:: RECORDS SHOWN ::
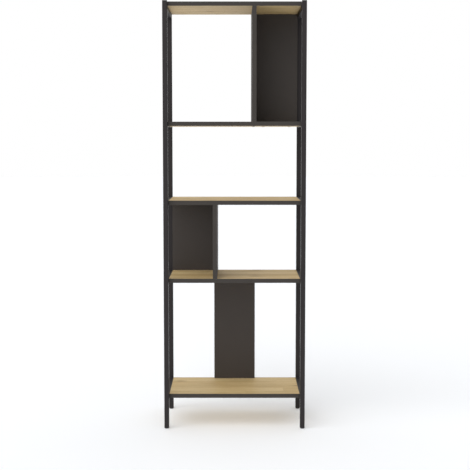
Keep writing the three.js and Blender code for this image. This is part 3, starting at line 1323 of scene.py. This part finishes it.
def make_bracket_screw(side, bracket):
    """Sinks a screw in the bracket and returns it."""
    node = f"bracket_screw_{side}"
    low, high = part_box(node)
    head = (high.x - low.x) / 2
    sink = head - SCREW_NECK + HEAD_RIM
    place = Matrix.Translation(((low.x + high.x) / 2, (low.y + high.y) / 2, high.z))
    hollow = screw_profile(head + SEAT_GAP, SEAT_SHANK, SEAT_DEPTH, sink + SEAT_GAP)
    seat = turned("seat", hollow, SCREW_SIDES)
    seat.data.transform(Matrix.Translation((0, 0, TOUCH)))
    merge(bracket, place_mesh(seat, place), "DIFFERENCE")
    profile = screw_profile(head, SCREW_SHANK, high.z - low.z, sink)
    screw = turned(node + "_body", profile, SCREW_SIDES)
    slot_low = (-head * 0.55, -CROSS_SLOT / 2, -SLOT_DEPTH)
    slot_high = (head * 0.55, CROSS_SLOT / 2, MM)
    for turn in (0, math.pi / 2):
        slot = box_mesh("slot", slot_low, slot_high)
        merge(screw, place_mesh(slot, Matrix.Rotation(turn, 4, "Z")), "DIFFERENCE")
    return dress(place_mesh(screw, place), zinc, stands_for=[node])


bracket, low, high, sheet = make_bracket()
for side, _ in SIDES:
    make_bracket_screw(side, bracket)
drill = turned("drill", [(WALL_HOLE, -DRILL_REACH), (WALL_HOLE, DRILL_REACH)], 32)
wall_hole = ((low.x + high.x) / 2, high.y, high.z - WALL_HOLE_DROP)
place_mesh(drill, Matrix.Translation(wall_hole) @ Matrix.Rotation(math.pi / 2, 4, "X"))
merge(bracket, drill, "DIFFERENCE")
dress(bracket, zinc, stands_for=["wall_bracket"])
print("bracket", [round(d, 4) for d in bracket.dimensions], "sheet", round(sheet / MM, 2), "mm")

# %% [markdown]
# ## Floor
#
# The floor is a wide pale disc that glows a little, like a light table. The glow keeps
# the shadow under the lowest shelf pale, and lets the floor run into the white room
# without a horizon.

# %% Floor
def make_floor():
    glow = {"Emission_Color": (1, 1, 1, 1), "Emission_Strength": FLOOR_GLOW}
    finish = Finish("studio_floor", "floor", Specular_IOR_Level=0.0, **glow)
    grain = finish.noise(3, detail=2)
    pale = tuple(FLOOR_WHITE * part for part in FLOOR_TONE) + (1,)
    dull = tuple(0.9 * part for part in pale[:3]) + (1,)
    finish.colour(finish.tint(grain * 0.05, pale, dull))
    finish.roughness(0.7 + grain * 0.05)
    mesh = bpy.data.meshes.new("floor")
    build = bmesh.new()
    bmesh.ops.create_circle(build, cap_ends=True, segments=64, radius=FLOOR_RADIUS)
    build.to_mesh(mesh)
    build.free()
    floor = link("floor", mesh)
    mesh.materials.append(finish.material)
    floor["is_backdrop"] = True
    print("floor", FLOOR_RADIUS, "m round the bookcase")


make_floor()

# %% [markdown]
# ## Sizes and the end
#
# The last cell prints the size of the dressed bookcase. The dressed bookcase should be
# no bigger than the design.

# %% Sizes and the end
low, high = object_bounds()
print("dressed size", [round(side, 4) for side in high - low])
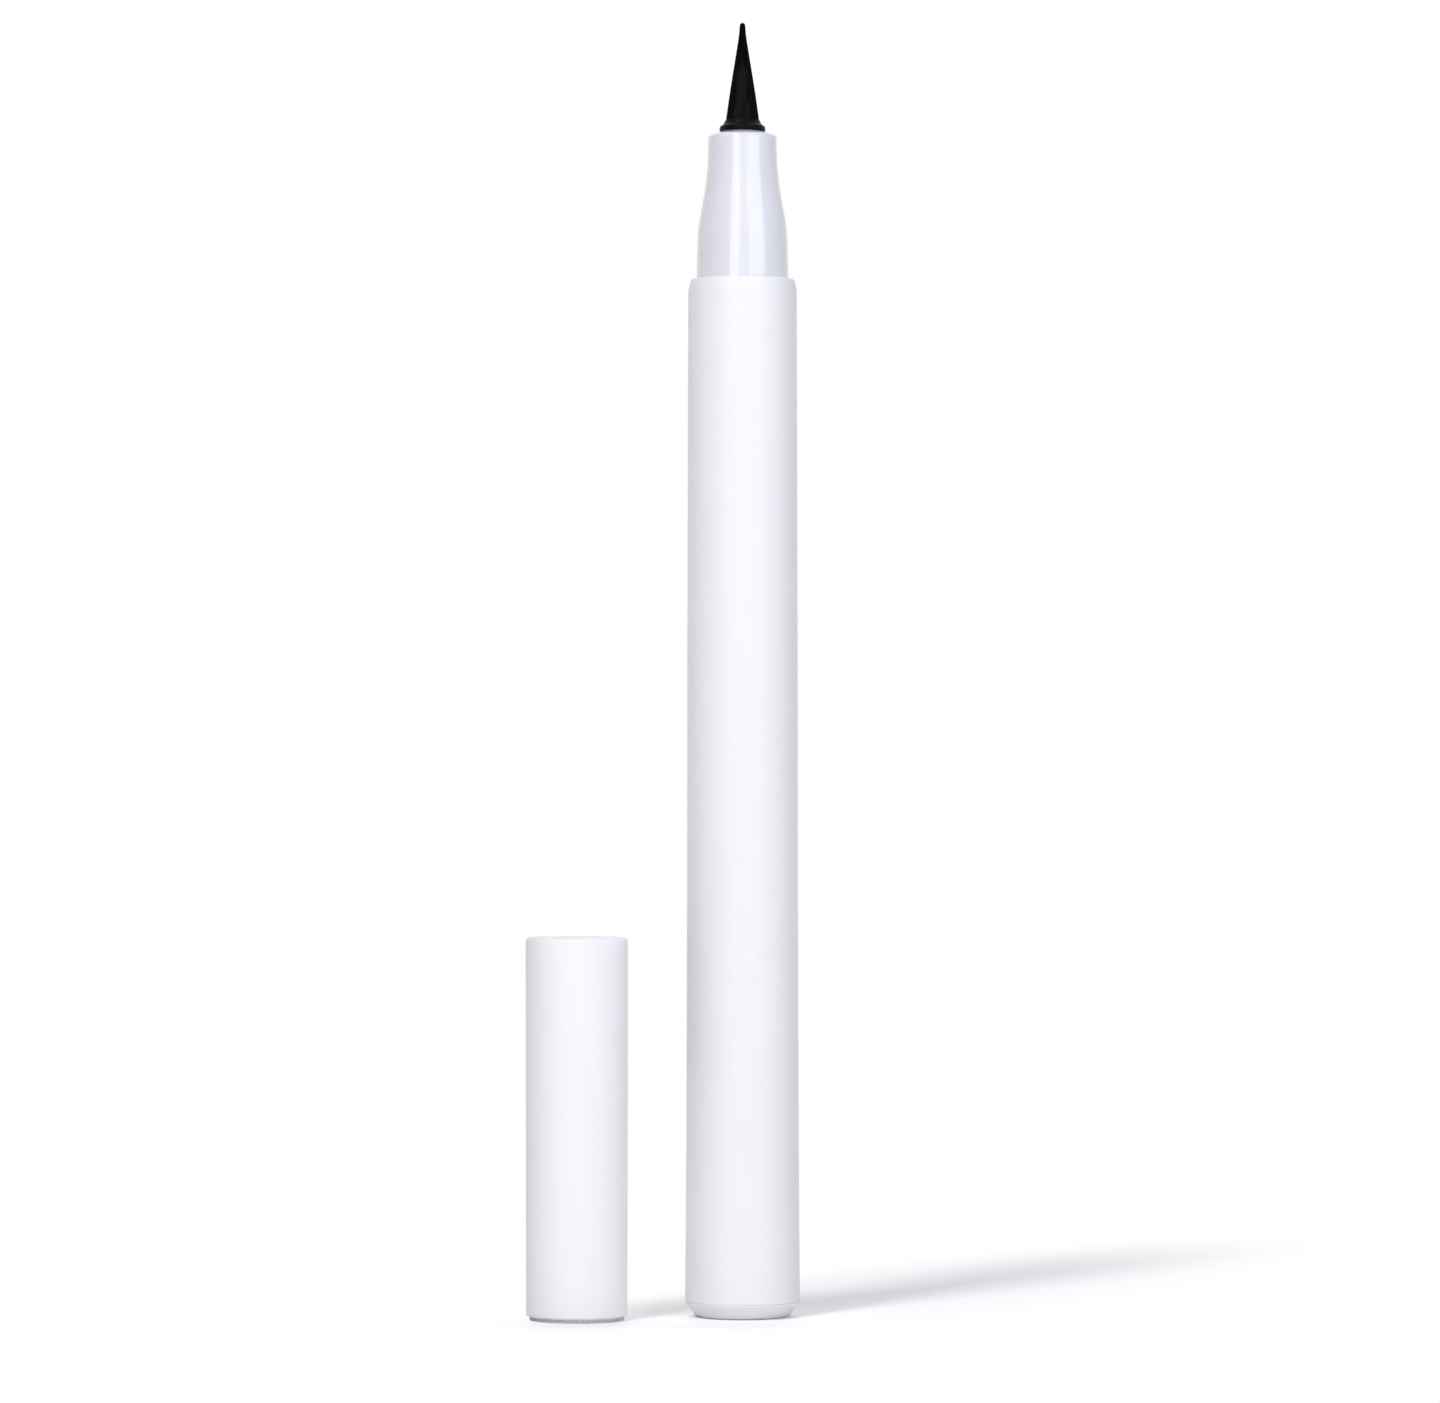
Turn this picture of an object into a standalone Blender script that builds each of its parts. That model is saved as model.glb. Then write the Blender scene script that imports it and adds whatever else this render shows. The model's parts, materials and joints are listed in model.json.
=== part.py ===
"""A liquid eyeliner pen with a brush nib. It stands on its tail, and its cap stands beside it, mouth down.

Metres, +Z up. The origin is the centre of the tail's flat face, and the pen's axis is the Z axis.
Each sub-part is one object. A turned piece is an outline of (radius, height) corners, with an optional
third number that rounds the corner, swept round its axis by a Screw modifier.
The pieces of the cap hang from an empty on the cap's own axis, at the level of its mouth.
"""

import math

import bpy
from mathutils import Vector

# Clearances: between faces that show, between hidden faces, and round a piece in its bore
SEAM_GAP = 0.0001
SEAT_GAP = 0.0003
PRESS_GAP = 0.00005
SLIDE_GAP = 0.00012
CUT_OVERRUN = 0.0005

# Tail plug
PLUG_CHAMFER_WIDTH = 0.00094
PLUG_CHAMFER_HEIGHT = 0.00135
PLUG_LAND_HEIGHT = 0.00015
PLUG_FOOT_ROUND = 0.00012
PLUG_SPIGOT_LENGTH = 0.0070
PLUG_SPIGOT_RELIEF = 0.00018
PLUG_WALL = 0.0010
PLUG_FLOOR = 0.0010
PLUG_RIB_LENGTH = 0.0006
PLUG_RIB_COUNT = 3

# Barrel
BARREL_LENGTH = 0.0978
BARREL_WAIST_HEIGHT = 0.0464
BARREL_TAIL_WALL = 0.00104
BARREL_WAIST_WALL = 0.00084
BARREL_FRONT_WALL = 0.00078
BARREL_SHOULDER_ROUND = 0.0007
BARREL_TAIL_ROUND = 0.0001

# Brush nib: the filaments in the ferrule, and the point that shows
NIB_SHANK_RADIUS = 0.00155
NIB_SHANK_LENGTH = 0.0080
NIB_SWELL = 0.00005
NIB_LENGTH = 0.00975
NIB_POINT_SHARES = ((0.04, 1.0), (0.43, 0.61), (0.82, 0.22), (0.92, 0.125), (0.98, 0.05))

# Ferrule
FERRULE_WALL = 0.00025
FERRULE_SHANK_LENGTH = 0.0096
FERRULE_FOOT_LIP = 0.00024
FERRULE_FOOT_HEIGHT = 0.0002
FERRULE_FLARE_HEIGHT = 0.0003
FERRULE_COLLAR_HEIGHT = 0.00015
FERRULE_COLLAR_WALL = 0.000125
FERRULE_FLARE_ROUND = 0.0003

# Nib holder
HOLDER_WALL = 0.00095
HOLDER_FLANGE_LIP = 0.0006
HOLDER_FLANGE_LENGTH = 0.0008
HOLDER_NECK_LENGTH = 0.0050
HOLDER_NECK_WALL = 0.0009
HOLDER_EDGE_ROUND = 0.0002
VENT_GROOVE_WIDTH = 0.0005
VENT_GROOVE_DEPTH = 0.0004
VENT_GROOVE_COUNT = 4

# Relay wick
WICK_RADIUS = 0.00095
WICK_TAIL_DEPTH = 0.0120
WICK_END_ROUND = 0.0003

# Nose section
NOSE_BASE_RADIUS = 0.00441
NOSE_BASE_DRAFT = 0.00013
NOSE_BASE_LENGTH = 0.0042
NOSE_TAPER_LENGTH = 0.0072
NOSE_TAPER_SHARES = ((0.0, 0.0), (0.2, 0.17), (0.42, 0.46), (0.64, 0.70), (0.85, 0.88), (1.0, 1.0))
NOSE_FRONT_LENGTH = 0.0028
NOSE_FRONT_WALL = 0.00138
NOSE_FACE_MARGIN = 0.0001
NOSE_RIM_DROP = 0.0004
NOSE_RIM_ROUND = 0.0003
NOSE_LAND_LENGTH = 0.0050
NOSE_SPIGOT_LENGTH = 0.0080
NOSE_SPIGOT_RELIEF = 0.00018
NOSE_SPIGOT_WALL = 0.00068
NOSE_RIB_LENGTH = 0.0007
NOSE_RIB_COUNT = 2
SNAP_BEAD_HEIGHT = 0.00008
SNAP_BEAD_LENGTH = 0.0010
SNAP_BEAD_DEPTH = 0.0026

# Reservoir
SLEEVE_CLEARANCE = 0.00015
SLEEVE_WALL = 0.00015
FIBRE_CLEARANCE = 0.0001
FIBRE_END_ROUND = 0.0003

# Cap
CAP_LEFT = 0.0158
CAP_FORWARD = 0.0035
CAP_LENGTH = 0.0364
CAP_WALL = 0.00042
CAP_TOP_WALL = 0.0012
CAP_TOP_ROUND = 0.00035
CAP_MOUTH_ROUND = 0.00022
CAP_RING_STEP = 0.00034
CAP_BOSS_HEIGHT = 0.0010

# Inner cap
INNER_CAP_DEPTH = 0.0095
INNER_CAP_TRAVEL = 0.0015
SKIRT_LENGTH = 0.0091
SKIRT_CLEARANCE = 0.00024
SKIRT_SEAL_GAP = 0.0001
SKIRT_ROOF = 0.0010
SKIRT_LIP_ROUND = 0.00025
CHAMBER_RADIUS = 0.00295
CHAMBER_WALL = 0.00045
CHAMBER_ROOF = 0.0010
FLANGE_LENGTH = 0.0010
CENTRE_BOSS_HEIGHT = 0.0007

# Retainer ring
RING_LENGTH = 0.0035
RING_EDGE_ROUND = 0.0002

# Return spring
SPRING_WIRE_RADIUS = 0.0002
SPRING_CLEARANCE = 0.00062
SPRING_BOSS_CLEARANCE = 0.0003
SPRING_TURNS = 7.5
SPRING_POINTS_PER_TURN = 10
SPRING_WIRE_STEPS = 1

# Fineness of the turned pieces
TURN_STEPS = 36
SLIM_STEPS = 24
ARC_STEPS = 3
MERGE_DISTANCE = 0.000001
SHARP_ANGLE_DEG = 30.0

# Radii that fit one another, from the nib outwards
nib_radius = NIB_SHANK_RADIUS + NIB_SWELL
nib_bore = NIB_SHANK_RADIUS + PRESS_GAP
ferrule_radius = nib_bore + FERRULE_WALL
ferrule_foot_radius = ferrule_radius + FERRULE_FOOT_LIP
ferrule_bore = ferrule_radius + PRESS_GAP
holder_radius = ferrule_bore + HOLDER_WALL
wick_bore = WICK_RADIUS + PRESS_GAP
holder_neck_radius = wick_bore + HOLDER_NECK_WALL
nose_inner_bore = holder_radius + PRESS_GAP
nose_front_radius = ferrule_bore + NOSE_FRONT_WALL
nose_spigot_radius = NOSE_BASE_RADIUS - NOSE_SPIGOT_RELIEF
nose_rear_bore = nose_spigot_radius - NOSE_SPIGOT_WALL
holder_flange_radius = min(holder_radius + HOLDER_FLANGE_LIP, nose_rear_bore - PRESS_GAP)
barrel_bore = NOSE_BASE_RADIUS + PRESS_GAP
barrel_tail_radius = barrel_bore + BARREL_TAIL_WALL
sleeve_radius = barrel_bore - SLEEVE_CLEARANCE
sleeve_bore = sleeve_radius - SLEEVE_WALL
fibre_radius = sleeve_bore - FIBRE_CLEARANCE
cap_bore = NOSE_BASE_RADIUS + PRESS_GAP
cap_radius = cap_bore + CAP_WALL
cap_upper_bore = cap_bore - CAP_RING_STEP
spring_mean_radius = cap_upper_bore - SPRING_CLEARANCE - SPRING_WIRE_RADIUS
spring_boss_radius = spring_mean_radius - SPRING_WIRE_RADIUS - SPRING_BOSS_CLEARANCE
chamber_outer_radius = CHAMBER_RADIUS + CHAMBER_WALL

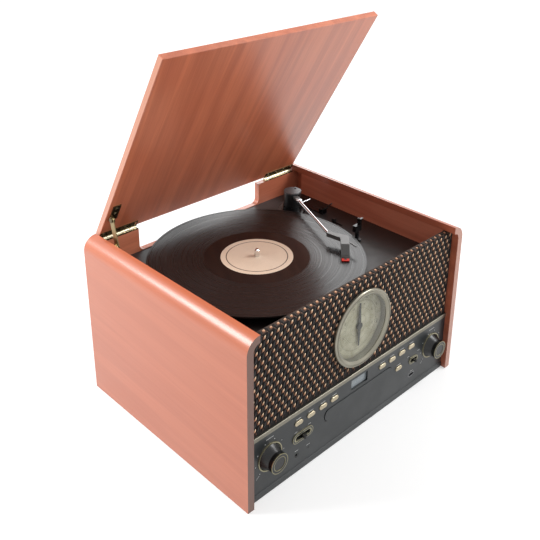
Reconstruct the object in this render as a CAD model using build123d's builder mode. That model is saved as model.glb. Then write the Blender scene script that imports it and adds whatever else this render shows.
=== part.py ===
from build123d import *
from math import acos, cos, degrees, radians, sin, sqrt
import os

os.makedirs("parts", exist_ok=True)

# Millimetres. X runs across the front, Y from front to back, Z up.
# Sizes along Y are measured from the front edges of the side panels.

# Driving sizes: the case is built round a standard record, with room beside
# it for the arm.
record_radius = 150.5
case_height = 242
board = 10
baffle_back = 21
record_front_gap = 2.4
record_left_gap = 5.7
record_overhang_gap = 4.6
arm_room = 111
case_width = 2 * record_radius + arm_room
case_depth = baffle_back + record_front_gap + 2 * record_radius + record_overhang_gap

# Wooden case
curl_reach = 20
floor_gap = 1
half_width = case_width / 2
inner_half = half_width - board
rear_board_thick = 9.3
rear_board_front = case_depth - rear_board_thick
deck_drop = 46.5
deck_thick = 2.5
deck_top = case_height - deck_drop
left_ear_width = 72.6
right_ear_width = 89.5
left_ear_end = left_ear_width - inner_half
right_ear_end = inner_half - right_ear_width
rail_rise = 1
rear_rail_top = deck_top + rail_rise
ear_corner_radius = 8
base_bottom = 6
base_thick = 9
base_top = base_bottom + base_thick
liner_thick = 8.5
liner_face = inner_half - liner_thick
liner_gap = 16.7
liner_end = rear_board_front - liner_gap
ledge = 12
ledge_start = 24
ledge_gap = 1.7
ledge_end = rear_board_front - ledge_gap
foot_radius = 13
foot_inset = 37
foot_edge = 1.5
socket_window = 150
socket_window_height = 60
socket_z = 62
vent_drop = 55.5
vent_z = deck_top - vent_drop
vent_pitch = 14
vent_row = 42
vent_count = 9
vent_length = 30
vent_width = 5
plate_sink = 2
phono_x = 45
phono_pitch = 18
phono_radius = 4
aerial_x = 5
aerial_radius = 4.5
socket_rise = 5
inlet_x = -48
inlet_length = 22
inlet_height = 13
inlet_depth = 14
inlet_wall = 1.5
inlet_pins = 8
inlet_pin = 1.1

# Boards inside the case
pillar = 8
pillar_radius = 5
pillar_inset = 10
sink_back = 20
sink_wall = 5
fin_thick = 2.5
fin_reach = 20
main_width = 170
main_length = 110
main_side_gap = 16
main_back_gap = 19.7
main_right = inner_half - main_side_gap
main_back = rear_board_front - main_back_gap
main_x = (main_right - main_width, main_right)
main_y = (main_back - main_length, main_back)
sink_length = 60
sink_height = 30
fin_pitch = 10
fin_count = 5
capacitor_radius = 6
capacitor_pitch = 20
capacitor_side = 40
capacitor_front = 30
capacitor_height = 20
transformer_side = 10
transformer_front = 25
transformer_width = 80
transformer_length = 50
transformer_x = (main_x[0] + transformer_side, main_x[0] + transformer_side + transformer_width)
transformer_y = (main_y[0] + transformer_front, main_y[0] + transformer_front + transformer_length)
transformer_foot = 2
coil_inset = 8
transformer_height = 48

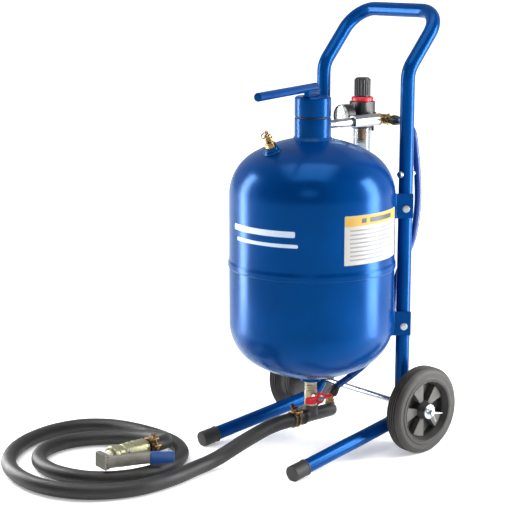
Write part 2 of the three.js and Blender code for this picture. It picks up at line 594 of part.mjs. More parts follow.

:: WRITTEN INSTRUCTION ::
Pick out every line holding the string "Blender" and return it.

:: FINAL RESULT ::
Keep writing the three.js and Blender code for this image. This is part 3, starting at line 1323 of scene.py. This part finishes it.
Turn this picture of an object into a standalone Blender script that builds each of its parts. That model is saved as model.glb. Then write the Blender scene script that imports it and adds whatever else this render shows. The model's parts, materials and joints are listed in model.json.
Reconstruct the object in this render as a CAD model using build123d's builder mode. That model is saved as model.glb. Then write the Blender scene script that imports it and adds whatever else this render shows.
Write part 2 of the three.js and Blender code for this picture. It picks up at line 594 of part.mjs. More parts follow.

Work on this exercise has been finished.